▶ [WHAT IS BEING ASKED]
Restate word for word the lines beginning at the one that contains "gearbox_case();" and ending at the one that contains "for node in"; include both and nothing else.

Dataset excerpt:
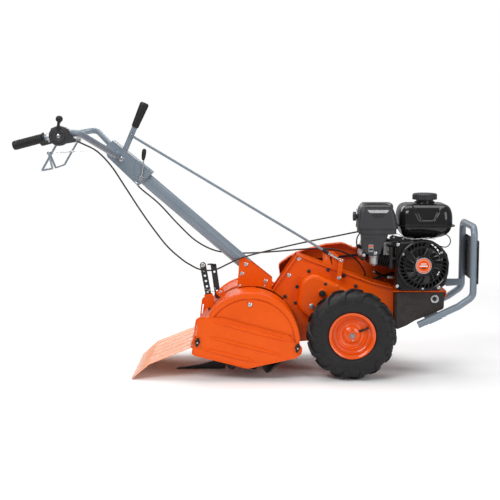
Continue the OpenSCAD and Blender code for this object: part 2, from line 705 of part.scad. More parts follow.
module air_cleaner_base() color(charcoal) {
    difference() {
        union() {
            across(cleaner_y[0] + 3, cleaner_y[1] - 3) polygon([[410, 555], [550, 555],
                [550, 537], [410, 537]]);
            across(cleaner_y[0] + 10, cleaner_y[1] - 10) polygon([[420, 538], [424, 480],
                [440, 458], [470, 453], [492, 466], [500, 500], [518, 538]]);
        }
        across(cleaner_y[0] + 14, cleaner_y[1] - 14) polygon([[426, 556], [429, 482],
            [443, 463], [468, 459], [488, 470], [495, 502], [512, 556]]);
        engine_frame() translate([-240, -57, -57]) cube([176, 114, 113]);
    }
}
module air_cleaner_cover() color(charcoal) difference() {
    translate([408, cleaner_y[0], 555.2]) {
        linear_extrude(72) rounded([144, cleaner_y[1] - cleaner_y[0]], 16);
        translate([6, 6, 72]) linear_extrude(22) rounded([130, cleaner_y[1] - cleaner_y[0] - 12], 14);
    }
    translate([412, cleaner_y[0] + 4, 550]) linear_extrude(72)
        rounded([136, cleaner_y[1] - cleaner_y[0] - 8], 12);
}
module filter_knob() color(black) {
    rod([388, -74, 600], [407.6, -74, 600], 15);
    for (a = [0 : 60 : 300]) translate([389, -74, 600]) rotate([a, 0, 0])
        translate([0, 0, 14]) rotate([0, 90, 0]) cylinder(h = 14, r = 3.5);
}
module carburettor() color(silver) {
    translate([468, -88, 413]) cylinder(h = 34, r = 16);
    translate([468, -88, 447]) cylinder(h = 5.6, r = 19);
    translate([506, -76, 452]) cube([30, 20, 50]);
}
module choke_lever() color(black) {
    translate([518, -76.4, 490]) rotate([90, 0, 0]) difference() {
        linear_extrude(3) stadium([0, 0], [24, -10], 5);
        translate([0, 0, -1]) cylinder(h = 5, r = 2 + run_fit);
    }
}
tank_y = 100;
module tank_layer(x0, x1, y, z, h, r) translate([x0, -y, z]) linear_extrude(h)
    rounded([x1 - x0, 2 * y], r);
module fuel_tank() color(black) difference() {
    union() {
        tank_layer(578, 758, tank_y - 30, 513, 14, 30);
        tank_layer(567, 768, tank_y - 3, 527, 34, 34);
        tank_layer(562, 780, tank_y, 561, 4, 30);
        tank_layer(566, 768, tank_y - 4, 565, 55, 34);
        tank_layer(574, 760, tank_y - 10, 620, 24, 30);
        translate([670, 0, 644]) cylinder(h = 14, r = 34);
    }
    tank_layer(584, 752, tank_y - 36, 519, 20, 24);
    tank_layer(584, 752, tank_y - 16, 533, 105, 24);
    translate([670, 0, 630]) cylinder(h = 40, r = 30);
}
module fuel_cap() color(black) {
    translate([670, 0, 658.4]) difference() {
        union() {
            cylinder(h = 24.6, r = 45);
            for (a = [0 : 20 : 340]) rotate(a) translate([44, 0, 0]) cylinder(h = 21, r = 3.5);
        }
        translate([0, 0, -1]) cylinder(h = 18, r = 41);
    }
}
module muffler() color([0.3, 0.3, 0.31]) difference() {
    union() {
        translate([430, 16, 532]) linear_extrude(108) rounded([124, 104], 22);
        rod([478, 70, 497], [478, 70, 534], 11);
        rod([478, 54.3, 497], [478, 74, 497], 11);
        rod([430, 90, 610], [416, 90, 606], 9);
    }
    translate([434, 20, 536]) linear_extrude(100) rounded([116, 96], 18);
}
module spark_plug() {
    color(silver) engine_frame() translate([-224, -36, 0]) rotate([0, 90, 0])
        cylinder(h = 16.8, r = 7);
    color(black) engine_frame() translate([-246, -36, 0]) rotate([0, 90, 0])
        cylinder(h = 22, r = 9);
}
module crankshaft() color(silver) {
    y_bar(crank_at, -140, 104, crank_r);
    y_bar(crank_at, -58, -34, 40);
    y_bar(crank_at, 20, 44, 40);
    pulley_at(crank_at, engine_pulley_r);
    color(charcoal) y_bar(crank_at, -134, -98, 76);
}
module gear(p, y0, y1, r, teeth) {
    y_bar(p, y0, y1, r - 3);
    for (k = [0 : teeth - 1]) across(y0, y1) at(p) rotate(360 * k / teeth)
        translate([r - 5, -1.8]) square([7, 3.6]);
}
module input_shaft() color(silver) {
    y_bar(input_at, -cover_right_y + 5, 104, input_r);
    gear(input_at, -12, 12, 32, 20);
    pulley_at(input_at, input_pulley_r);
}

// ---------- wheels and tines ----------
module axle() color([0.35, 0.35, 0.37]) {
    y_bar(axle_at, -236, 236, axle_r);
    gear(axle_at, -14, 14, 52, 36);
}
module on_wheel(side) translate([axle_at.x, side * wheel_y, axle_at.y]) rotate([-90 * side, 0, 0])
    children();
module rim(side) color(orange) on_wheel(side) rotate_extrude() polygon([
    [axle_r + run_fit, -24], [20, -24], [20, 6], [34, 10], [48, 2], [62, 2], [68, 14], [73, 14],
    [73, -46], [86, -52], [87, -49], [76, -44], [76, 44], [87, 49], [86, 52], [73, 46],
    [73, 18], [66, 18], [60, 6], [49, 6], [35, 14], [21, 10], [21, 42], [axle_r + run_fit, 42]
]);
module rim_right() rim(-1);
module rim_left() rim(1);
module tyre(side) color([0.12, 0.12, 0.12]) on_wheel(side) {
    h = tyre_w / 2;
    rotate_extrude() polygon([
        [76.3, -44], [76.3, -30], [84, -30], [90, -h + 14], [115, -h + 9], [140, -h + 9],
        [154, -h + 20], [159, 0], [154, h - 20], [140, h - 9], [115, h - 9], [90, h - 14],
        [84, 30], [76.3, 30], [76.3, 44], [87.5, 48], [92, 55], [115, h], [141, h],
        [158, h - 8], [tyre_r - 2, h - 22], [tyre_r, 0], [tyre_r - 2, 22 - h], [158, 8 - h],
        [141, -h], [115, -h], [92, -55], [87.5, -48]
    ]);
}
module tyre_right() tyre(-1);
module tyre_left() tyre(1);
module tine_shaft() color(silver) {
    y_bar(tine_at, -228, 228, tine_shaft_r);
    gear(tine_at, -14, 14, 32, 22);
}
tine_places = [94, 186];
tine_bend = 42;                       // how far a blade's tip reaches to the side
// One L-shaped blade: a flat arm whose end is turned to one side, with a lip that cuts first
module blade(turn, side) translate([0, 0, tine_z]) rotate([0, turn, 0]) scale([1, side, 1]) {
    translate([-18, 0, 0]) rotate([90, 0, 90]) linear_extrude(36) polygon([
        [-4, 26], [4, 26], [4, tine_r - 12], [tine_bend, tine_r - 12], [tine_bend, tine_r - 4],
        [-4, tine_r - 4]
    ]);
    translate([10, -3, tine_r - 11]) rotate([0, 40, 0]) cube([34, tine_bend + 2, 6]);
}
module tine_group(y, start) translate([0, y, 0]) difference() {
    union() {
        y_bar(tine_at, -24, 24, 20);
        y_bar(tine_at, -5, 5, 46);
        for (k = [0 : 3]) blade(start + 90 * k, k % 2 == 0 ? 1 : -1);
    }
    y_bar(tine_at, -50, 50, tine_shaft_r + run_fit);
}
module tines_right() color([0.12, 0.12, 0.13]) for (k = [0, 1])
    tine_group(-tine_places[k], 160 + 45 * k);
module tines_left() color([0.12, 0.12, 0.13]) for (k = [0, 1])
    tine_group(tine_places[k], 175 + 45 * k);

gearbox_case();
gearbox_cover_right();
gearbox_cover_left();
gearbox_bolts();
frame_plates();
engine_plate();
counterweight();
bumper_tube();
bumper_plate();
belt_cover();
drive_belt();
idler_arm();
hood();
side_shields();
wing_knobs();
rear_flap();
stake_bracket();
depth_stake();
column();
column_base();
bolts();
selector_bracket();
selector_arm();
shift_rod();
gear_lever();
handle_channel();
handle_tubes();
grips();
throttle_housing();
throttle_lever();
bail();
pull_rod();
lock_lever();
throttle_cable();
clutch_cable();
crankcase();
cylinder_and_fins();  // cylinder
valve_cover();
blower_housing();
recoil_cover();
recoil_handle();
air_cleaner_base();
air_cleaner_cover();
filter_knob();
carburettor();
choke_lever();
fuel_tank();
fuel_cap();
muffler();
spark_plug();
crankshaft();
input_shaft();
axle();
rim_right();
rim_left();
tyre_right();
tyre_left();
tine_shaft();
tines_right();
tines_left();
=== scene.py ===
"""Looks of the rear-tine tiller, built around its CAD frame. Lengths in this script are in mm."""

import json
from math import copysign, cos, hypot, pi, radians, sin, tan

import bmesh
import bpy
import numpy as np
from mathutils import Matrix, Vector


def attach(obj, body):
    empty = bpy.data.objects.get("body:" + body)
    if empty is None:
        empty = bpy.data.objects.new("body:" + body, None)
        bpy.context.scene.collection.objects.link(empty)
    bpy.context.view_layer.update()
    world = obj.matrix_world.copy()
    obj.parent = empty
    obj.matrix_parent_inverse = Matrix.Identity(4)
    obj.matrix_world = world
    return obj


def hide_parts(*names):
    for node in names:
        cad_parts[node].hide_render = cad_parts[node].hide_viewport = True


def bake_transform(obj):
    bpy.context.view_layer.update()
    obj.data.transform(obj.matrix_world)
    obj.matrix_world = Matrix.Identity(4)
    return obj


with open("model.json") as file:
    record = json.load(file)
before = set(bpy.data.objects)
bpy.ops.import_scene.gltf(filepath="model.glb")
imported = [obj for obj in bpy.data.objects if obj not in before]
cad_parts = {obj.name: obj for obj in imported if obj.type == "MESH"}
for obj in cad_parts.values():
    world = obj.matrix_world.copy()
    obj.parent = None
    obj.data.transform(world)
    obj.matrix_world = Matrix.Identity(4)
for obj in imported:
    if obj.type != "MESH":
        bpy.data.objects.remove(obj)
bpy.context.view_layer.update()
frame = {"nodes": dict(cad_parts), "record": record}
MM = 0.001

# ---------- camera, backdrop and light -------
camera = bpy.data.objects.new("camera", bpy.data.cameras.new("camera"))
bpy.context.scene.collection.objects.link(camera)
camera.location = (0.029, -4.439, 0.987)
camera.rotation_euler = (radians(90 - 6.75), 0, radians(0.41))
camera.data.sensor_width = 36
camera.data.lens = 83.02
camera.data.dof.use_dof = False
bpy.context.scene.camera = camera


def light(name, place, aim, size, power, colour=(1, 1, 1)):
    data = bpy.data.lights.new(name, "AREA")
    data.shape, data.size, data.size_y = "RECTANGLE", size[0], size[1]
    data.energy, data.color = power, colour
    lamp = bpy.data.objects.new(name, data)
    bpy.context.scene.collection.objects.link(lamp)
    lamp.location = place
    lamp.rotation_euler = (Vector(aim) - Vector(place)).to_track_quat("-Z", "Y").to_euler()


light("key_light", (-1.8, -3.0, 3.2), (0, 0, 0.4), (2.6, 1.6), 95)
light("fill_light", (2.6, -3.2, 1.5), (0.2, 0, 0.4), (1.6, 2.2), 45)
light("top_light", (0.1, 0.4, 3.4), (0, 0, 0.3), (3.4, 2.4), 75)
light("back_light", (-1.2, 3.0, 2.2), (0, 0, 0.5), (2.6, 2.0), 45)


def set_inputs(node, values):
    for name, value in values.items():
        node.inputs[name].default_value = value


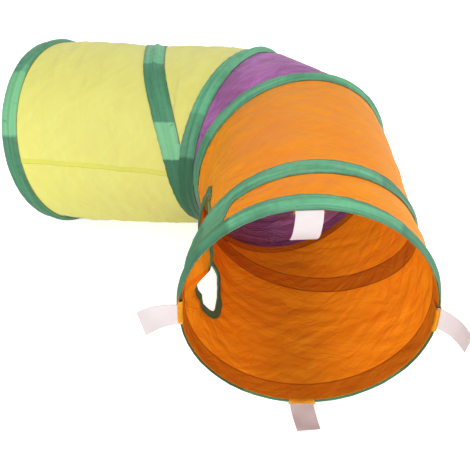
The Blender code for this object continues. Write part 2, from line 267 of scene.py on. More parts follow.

▶ [TASK RESULT]
gearbox_case();
gearbox_cover_right();
gearbox_cover_left();
gearbox_bolts();
frame_plates();
engine_plate();
counterweight();
bumper_tube();
bumper_plate();
belt_cover();
drive_belt();
idler_arm();
hood();
side_shields();
wing_knobs();
rear_flap();
stake_bracket();
depth_stake();
column();
column_base();
bolts();
selector_bracket();
selector_arm();
shift_rod();
gear_lever();
handle_channel();
handle_tubes();
grips();
throttle_housing();
throttle_lever();
bail();
pull_rod();
lock_lever();
throttle_cable();
clutch_cable();
crankcase();
cylinder_and_fins();  // cylinder
valve_cover();
blower_housing();
recoil_cover();
recoil_handle();
air_cleaner_base();
air_cleaner_cover();
filter_knob();
carburettor();
choke_lever();
fuel_tank();
fuel_cap();
muffler();
spark_plug();
crankshaft();
input_shaft();
axle();
rim_right();
rim_left();
tyre_right();
tyre_left();
tine_shaft();
tines_right();
tines_left();
=== scene.py ===
"""Looks of the rear-tine tiller, built around its CAD frame. Lengths in this script are in mm."""

import json
from math import copysign, cos, hypot, pi, radians, sin, tan

import bmesh
import bpy
import numpy as np
from mathutils import Matrix, Vector


def attach(obj, body):
    empty = bpy.data.objects.get("body:" + body)
    if empty is None:
        empty = bpy.data.objects.new("body:" + body, None)
        bpy.context.scene.collection.objects.link(empty)
    bpy.context.view_layer.update()
    world = obj.matrix_world.copy()
    obj.parent = empty
    obj.matrix_parent_inverse = Matrix.Identity(4)
    obj.matrix_world = world
    return obj


def hide_parts(*names):
    for node in names:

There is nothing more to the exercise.